Decision 4: How will technology value be measured?

IT strategy should connect technology work to business impact. That impact may include lower run cost, improved service reliability, faster request handling, better audit readiness, reduced manual effort, increased capacity, or stronger decision support. Not every benefit is purely financial, but each should have a clear tracking method.

For IT cost reduction, the team should track baseline cost, target saving, forecast saving, actual saving, recurring benefit, one time cost, owner, finance review, and closure status. For service improvements, the team may track request volumes, SLA performance, backlog, escalation rates, service categories, and resolution ownership. For transformation initiatives, the team should track adoption, process readiness, dependency risk, and decision gates.

Where IT strategy includes cost reduction or EBIT impact, Cataligent’s cost saving programs capability can help connect execution with financial tracking and controller backed closure.

Decision 5: How will client access and reporting be managed?

Partner teams need to decide who sees what. A client executive may need portfolio level reporting. A workstream owner may need measure level tasks. A finance controller may need financial validation fields. A vendor may need limited access to assigned work. A regional team may need visibility into local measures only.

Access and reporting design are not administrative details. They shape trust. If too many people can change data, the report loses control. If too few people can update data, the PMO becomes a bottleneck. If leadership receives reports late, decisions are delayed.

A strong engagement model defines role based access, update cadence, approval rights, report templates, escalation rules, and steering committee pack logic before delivery starts.

Decision 6: Can the consulting methodology be reused?

Consulting firms should decide whether the IT strategy execution method will be reusable across clients. A partner team may have strong IP for application portfolio assessment, IT operating model design, service management governance, cost reduction, or transformation office setup. The value increases when that method can be embedded into a repeatable execution platform.

Reusable delivery does not mean every client receives the same configuration. It means the firm’s methodology can travel across mandates while allowing client specific fields, workflows, dashboards, and approval logic.

How Cataligent Helps Through CAT4

Cataligent helps consulting partner teams turn IT strategy into governed execution through CAT4. Cataligent supports the business and engagement layer: configuration support, consulting alignment, client guidance, and execution governance design. CAT4 supports the platform layer: initiatives, workflows, approvals, financial impact tracking, dashboards, access rights, and executive reporting.

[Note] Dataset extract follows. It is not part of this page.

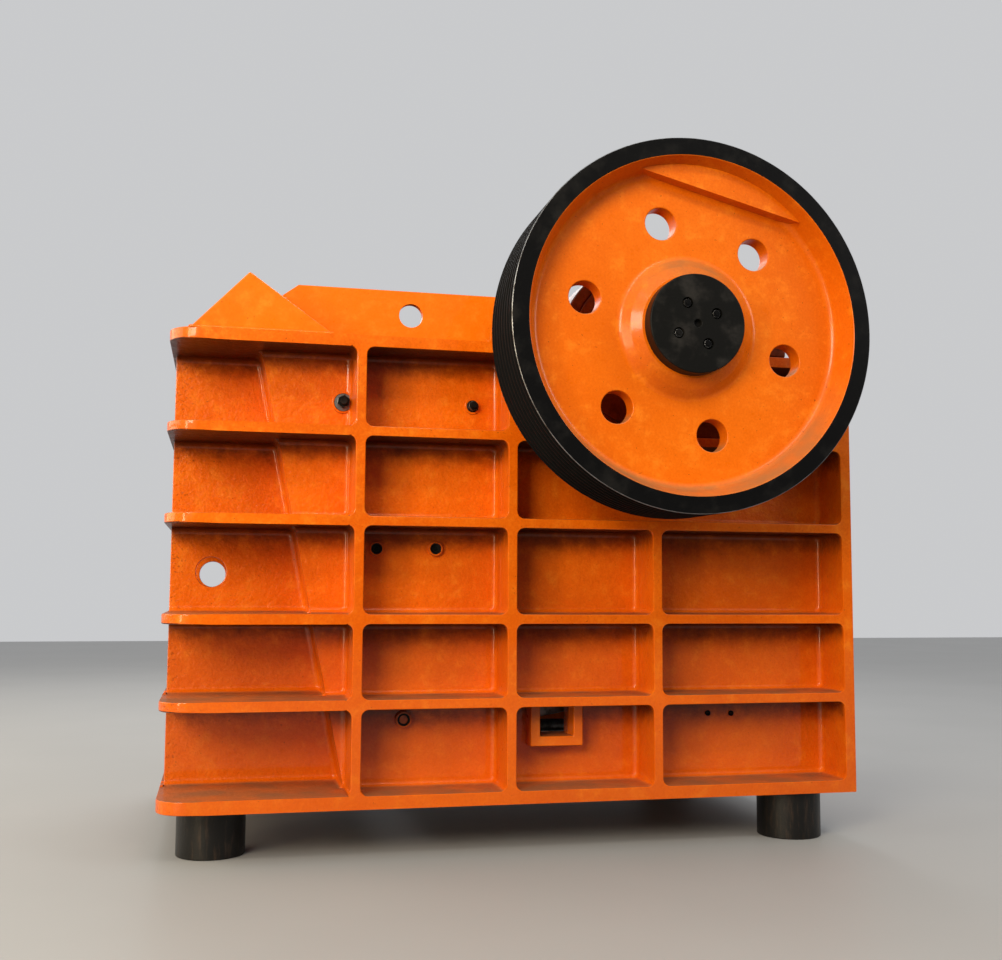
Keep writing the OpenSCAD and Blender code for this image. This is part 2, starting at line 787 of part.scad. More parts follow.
// Disc that holds a wheel on the shaft
module end_cap(far) {
    color(black) placed() on_side(far) axis_round(end_cap_r, hub_front_y, hub_front_y + end_cap_t);
}

// Round block under a corner of the frame
module support_block(x, side_in, far) {
    y = (rib_y - side_in) * (far ? 1 : -1);
    color(block_brown) translate([x - frame_len / 2, y, 0]) cylinder(r = block_r, h = block_h);
}

side_wall(false);  // near_side_wall
side_wall(true);  // far_side_wall
front_wall();
back_wall();
shelf_ribs(false);  // near_shelf_ribs
shelf_ribs(true);  // far_shelf_ribs
upright_ribs(false);  // near_upright_ribs
upright_ribs(true);  // far_upright_ribs
front_shelf_ribs();
front_upright_ribs();
back_shelf_ribs();
back_upright_ribs();
feed_ridge();
ridge_end_plates();
hopper_plate(false);  // near_hopper_plate
hopper_plate(true);  // far_hopper_plate
bearing_saddle(false);  // near_bearing_saddle
bearing_saddle(true);  // far_bearing_saddle
bearing_housing(false);  // near_bearing_housing
bearing_housing(true);  // far_bearing_housing
bearing_cap(false);  // near_bearing_cap
bearing_cap(true);  // far_bearing_cap
fixed_jaw_plate();
upper_cheek_plates();
lower_cheek_plates();
swing_jaw();
swing_jaw_plate();
toggle_plate();
adjusting_block();
shim_plates();
tension_rods();
tension_springs();
window_frames();
eccentric_shaft();
pulley_wheel();
flywheel();
end_cap(false);  // near_end_cap
end_cap(true);  // far_end_cap
support_block(front_block_x, front_block_side, false);  // front_near_block
support_block(front_block_x, front_block_side, true);  // front_far_block
support_block(back_block_x, back_block_side, false);  // back_near_block
support_block(back_block_x, back_block_side, true);  // back_far_block
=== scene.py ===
"""Looks of a single-toggle jaw crusher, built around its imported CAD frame.

Lengths are in metres. Most sizes are given as on the drawing of the machine's frame: x from the front
plane, z from the underside of the base, and y from the middle. The Datum class turns them into the part's
own frame, whose origin is on the floor under the middle of the machine.
"""

from __future__ import annotations

import logging
import math
from dataclasses import dataclass, field, replace
from enum import Enum
from typing import Callable, Sequence

import bmesh
import bpy
from mathutils import Matrix, Vector

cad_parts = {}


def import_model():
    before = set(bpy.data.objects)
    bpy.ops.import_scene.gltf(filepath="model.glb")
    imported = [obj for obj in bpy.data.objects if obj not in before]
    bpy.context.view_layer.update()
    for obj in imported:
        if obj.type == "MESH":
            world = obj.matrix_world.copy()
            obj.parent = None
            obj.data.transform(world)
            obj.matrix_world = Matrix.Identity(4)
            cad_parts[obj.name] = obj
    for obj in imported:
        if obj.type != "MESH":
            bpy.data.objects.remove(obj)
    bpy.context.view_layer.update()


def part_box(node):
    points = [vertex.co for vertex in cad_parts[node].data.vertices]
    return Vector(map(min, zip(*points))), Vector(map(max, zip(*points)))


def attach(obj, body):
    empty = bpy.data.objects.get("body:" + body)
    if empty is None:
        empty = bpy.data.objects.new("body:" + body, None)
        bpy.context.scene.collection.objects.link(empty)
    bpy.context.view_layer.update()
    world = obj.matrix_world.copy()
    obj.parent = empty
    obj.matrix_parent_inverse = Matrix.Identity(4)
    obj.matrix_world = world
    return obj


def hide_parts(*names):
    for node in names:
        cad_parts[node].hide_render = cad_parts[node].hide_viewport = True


log = logging.getLogger("jaw_crusher")

Piece = bpy.types.Object
Material = bpy.types.Material
Socket = bpy.types.NodeSocket
Point = tuple[float, float, float]
Flat = tuple[float, float]
Corner = tuple[float, float, float]
Reach = Callable[[float], float]
EdgeTest = Callable[[Vector, Vector, float], bool]
UP = (0.0, 0.0, 1.0)
ORIGIN = (0.0, 0.0, 0.0)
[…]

CAT4 can organize IT strategy execution through Organization, Portfolio, Program, Project, Measure Package, and Measure. This gives the consulting team a controlled way to connect strategic themes with trackable client work. Measures can include owners, sponsors, controllers, risks, milestones, financial effects, documents, and approval status.

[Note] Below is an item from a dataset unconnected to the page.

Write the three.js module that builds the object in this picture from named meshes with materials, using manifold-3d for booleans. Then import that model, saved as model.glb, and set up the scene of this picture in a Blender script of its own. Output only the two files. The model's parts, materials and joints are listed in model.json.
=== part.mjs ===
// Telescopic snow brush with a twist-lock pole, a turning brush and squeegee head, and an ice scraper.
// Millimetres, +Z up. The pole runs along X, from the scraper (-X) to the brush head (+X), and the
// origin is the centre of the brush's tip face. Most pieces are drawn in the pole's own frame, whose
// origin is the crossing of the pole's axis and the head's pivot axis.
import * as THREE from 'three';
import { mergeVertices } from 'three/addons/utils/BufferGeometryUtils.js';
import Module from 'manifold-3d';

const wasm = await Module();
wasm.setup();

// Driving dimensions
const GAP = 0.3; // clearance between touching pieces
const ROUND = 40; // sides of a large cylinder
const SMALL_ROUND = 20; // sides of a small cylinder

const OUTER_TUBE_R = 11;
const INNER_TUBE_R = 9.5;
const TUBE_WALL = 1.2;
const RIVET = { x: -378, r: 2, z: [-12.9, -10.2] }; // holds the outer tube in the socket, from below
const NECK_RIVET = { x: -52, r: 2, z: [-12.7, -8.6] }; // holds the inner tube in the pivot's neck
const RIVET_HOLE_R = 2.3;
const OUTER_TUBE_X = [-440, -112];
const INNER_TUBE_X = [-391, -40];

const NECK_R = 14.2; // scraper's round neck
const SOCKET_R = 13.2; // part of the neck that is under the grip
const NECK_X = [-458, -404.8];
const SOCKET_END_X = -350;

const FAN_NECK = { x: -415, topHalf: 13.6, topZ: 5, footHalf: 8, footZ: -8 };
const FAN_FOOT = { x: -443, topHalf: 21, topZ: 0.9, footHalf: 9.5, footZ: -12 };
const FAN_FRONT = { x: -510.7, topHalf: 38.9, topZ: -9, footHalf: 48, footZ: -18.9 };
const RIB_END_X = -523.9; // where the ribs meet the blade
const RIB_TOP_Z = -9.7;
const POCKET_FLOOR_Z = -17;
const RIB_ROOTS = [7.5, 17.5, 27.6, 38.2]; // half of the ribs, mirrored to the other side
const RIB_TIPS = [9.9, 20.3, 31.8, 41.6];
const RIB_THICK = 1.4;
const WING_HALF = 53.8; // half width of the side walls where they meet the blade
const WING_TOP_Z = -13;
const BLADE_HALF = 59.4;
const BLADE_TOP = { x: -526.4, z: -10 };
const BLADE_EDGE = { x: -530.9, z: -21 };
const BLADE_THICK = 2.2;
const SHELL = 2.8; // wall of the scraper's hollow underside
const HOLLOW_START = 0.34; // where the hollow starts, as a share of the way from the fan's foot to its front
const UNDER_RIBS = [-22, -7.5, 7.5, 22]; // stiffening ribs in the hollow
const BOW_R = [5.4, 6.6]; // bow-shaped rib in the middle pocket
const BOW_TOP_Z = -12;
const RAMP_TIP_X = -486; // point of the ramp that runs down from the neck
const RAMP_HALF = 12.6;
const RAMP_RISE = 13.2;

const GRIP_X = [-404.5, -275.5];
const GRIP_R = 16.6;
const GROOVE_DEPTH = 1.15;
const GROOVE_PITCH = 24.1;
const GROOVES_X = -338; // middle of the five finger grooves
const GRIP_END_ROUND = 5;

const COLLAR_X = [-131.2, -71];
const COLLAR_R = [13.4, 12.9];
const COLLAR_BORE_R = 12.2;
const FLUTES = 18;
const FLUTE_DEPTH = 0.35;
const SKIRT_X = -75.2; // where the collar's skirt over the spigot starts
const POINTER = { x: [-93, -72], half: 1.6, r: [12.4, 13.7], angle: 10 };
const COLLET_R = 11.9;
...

The platform also supports Implementation Status and Potential Status as separate views. This matters in IT strategy because technical progress and business value may move at different speeds. A service workflow can be implemented while the expected service performance improvement still needs validation.

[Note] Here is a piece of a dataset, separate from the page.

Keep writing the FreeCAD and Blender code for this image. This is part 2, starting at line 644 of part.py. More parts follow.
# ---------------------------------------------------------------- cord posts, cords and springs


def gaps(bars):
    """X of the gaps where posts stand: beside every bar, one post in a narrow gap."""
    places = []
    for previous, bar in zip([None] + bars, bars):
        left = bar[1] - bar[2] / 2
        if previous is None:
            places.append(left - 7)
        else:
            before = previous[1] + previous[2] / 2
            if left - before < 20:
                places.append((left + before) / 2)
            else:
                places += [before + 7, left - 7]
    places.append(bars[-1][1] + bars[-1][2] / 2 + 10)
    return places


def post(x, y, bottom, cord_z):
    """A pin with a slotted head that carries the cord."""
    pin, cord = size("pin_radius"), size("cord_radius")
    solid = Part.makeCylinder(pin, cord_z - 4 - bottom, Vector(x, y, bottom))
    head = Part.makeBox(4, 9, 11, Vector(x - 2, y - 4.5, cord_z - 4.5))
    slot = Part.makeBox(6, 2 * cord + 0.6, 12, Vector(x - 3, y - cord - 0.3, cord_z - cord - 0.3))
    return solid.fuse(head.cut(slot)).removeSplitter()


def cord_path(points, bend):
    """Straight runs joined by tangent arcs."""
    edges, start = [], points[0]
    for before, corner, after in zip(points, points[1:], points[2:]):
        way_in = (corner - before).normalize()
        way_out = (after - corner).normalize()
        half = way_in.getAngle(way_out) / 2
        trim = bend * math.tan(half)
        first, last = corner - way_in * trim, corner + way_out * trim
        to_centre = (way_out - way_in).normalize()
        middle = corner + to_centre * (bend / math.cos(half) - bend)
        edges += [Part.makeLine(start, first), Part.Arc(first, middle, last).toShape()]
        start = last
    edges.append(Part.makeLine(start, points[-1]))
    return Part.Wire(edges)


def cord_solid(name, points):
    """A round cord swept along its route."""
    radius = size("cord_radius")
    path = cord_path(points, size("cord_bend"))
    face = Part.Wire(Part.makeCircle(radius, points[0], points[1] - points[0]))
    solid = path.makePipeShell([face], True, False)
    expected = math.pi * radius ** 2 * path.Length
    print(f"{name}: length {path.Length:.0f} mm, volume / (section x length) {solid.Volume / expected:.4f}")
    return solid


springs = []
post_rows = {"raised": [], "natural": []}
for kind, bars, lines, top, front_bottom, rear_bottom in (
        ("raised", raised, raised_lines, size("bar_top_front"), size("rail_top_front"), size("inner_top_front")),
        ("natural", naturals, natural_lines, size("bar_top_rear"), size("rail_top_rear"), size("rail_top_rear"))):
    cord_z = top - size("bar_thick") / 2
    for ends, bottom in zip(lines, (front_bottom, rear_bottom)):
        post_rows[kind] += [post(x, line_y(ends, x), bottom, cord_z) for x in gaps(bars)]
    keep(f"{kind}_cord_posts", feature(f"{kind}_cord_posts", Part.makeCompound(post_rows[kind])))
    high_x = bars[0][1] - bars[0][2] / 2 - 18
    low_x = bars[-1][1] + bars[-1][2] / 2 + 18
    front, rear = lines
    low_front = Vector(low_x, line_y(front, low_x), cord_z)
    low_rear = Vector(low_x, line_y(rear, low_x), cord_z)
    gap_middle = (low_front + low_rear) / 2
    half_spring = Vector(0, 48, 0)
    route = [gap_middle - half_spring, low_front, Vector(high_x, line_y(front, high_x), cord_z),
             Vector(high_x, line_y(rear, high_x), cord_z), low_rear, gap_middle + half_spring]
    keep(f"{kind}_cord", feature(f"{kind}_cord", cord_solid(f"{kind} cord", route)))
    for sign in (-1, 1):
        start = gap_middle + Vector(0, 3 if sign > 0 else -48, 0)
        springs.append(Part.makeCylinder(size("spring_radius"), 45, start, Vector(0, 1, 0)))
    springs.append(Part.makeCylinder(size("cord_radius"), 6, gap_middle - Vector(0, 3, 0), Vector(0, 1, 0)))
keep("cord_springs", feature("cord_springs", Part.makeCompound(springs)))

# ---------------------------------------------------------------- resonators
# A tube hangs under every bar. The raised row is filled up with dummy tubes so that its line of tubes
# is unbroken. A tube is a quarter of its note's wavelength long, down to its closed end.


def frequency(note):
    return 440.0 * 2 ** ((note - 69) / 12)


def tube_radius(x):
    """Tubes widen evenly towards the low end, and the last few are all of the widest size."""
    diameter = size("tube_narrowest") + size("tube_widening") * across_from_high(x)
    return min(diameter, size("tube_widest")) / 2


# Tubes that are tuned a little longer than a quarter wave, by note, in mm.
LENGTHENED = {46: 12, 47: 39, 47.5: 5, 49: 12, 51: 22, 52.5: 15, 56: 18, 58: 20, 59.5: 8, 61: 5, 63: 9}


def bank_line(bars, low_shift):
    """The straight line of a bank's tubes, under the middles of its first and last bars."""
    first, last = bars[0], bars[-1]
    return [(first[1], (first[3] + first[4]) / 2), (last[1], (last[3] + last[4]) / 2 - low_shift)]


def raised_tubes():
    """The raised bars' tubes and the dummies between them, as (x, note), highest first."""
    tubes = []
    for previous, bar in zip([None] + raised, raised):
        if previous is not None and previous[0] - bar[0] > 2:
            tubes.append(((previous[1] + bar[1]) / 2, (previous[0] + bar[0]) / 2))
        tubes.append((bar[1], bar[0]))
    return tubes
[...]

CAT4’s Degree of Implementation model can support stage gate governance from definition to closure. For value linked initiatives, controller backed closure helps the client confirm achieved impact before the measure is treated as finished.

CAT4 has 40,000+ users worldwide and has supported 250+ large enterprise installations. For consulting firms, the more important point is that Cataligent can help turn the firm’s methodology into a controlled execution model rather than another manual tracker.

Conclusion

IT strategy consulting partner teams should decide early how execution governance will work. The decision guide should cover scope, initiative tracking, ITSM workflow needs, value measurement, access rights, reporting, and methodology reuse.

If your consulting team wants to move from IT strategy recommendations to client execution control, Cataligent can help through CAT4. Explore Cataligent’s IT service management and transformation governance capabilities to support stronger client delivery.

FAQs

Q. What should consulting partners decide before an IT strategy engagement moves into execution?

They should decide how initiatives, approvals, dependencies, value tracking, access rights, and reporting will be governed. This prevents the engagement from depending on scattered trackers once client execution begins.

Q. Is CAT4 a direct ITSM replacement?

CAT4 can support configurable workflow and service management governance, including request handling, approvals, dashboards, and reporting. It should not be positioned as a direct replacement for every ITSM suite unless that scope is formally confirmed.

Q. How can Cataligent help consulting firms reuse their IT strategy methodology?

Cataligent can help configure CAT4 around a firm’s methodology, reporting model, approval logic, and governance approach. This allows the method to travel across client mandates while still adapting to client needs.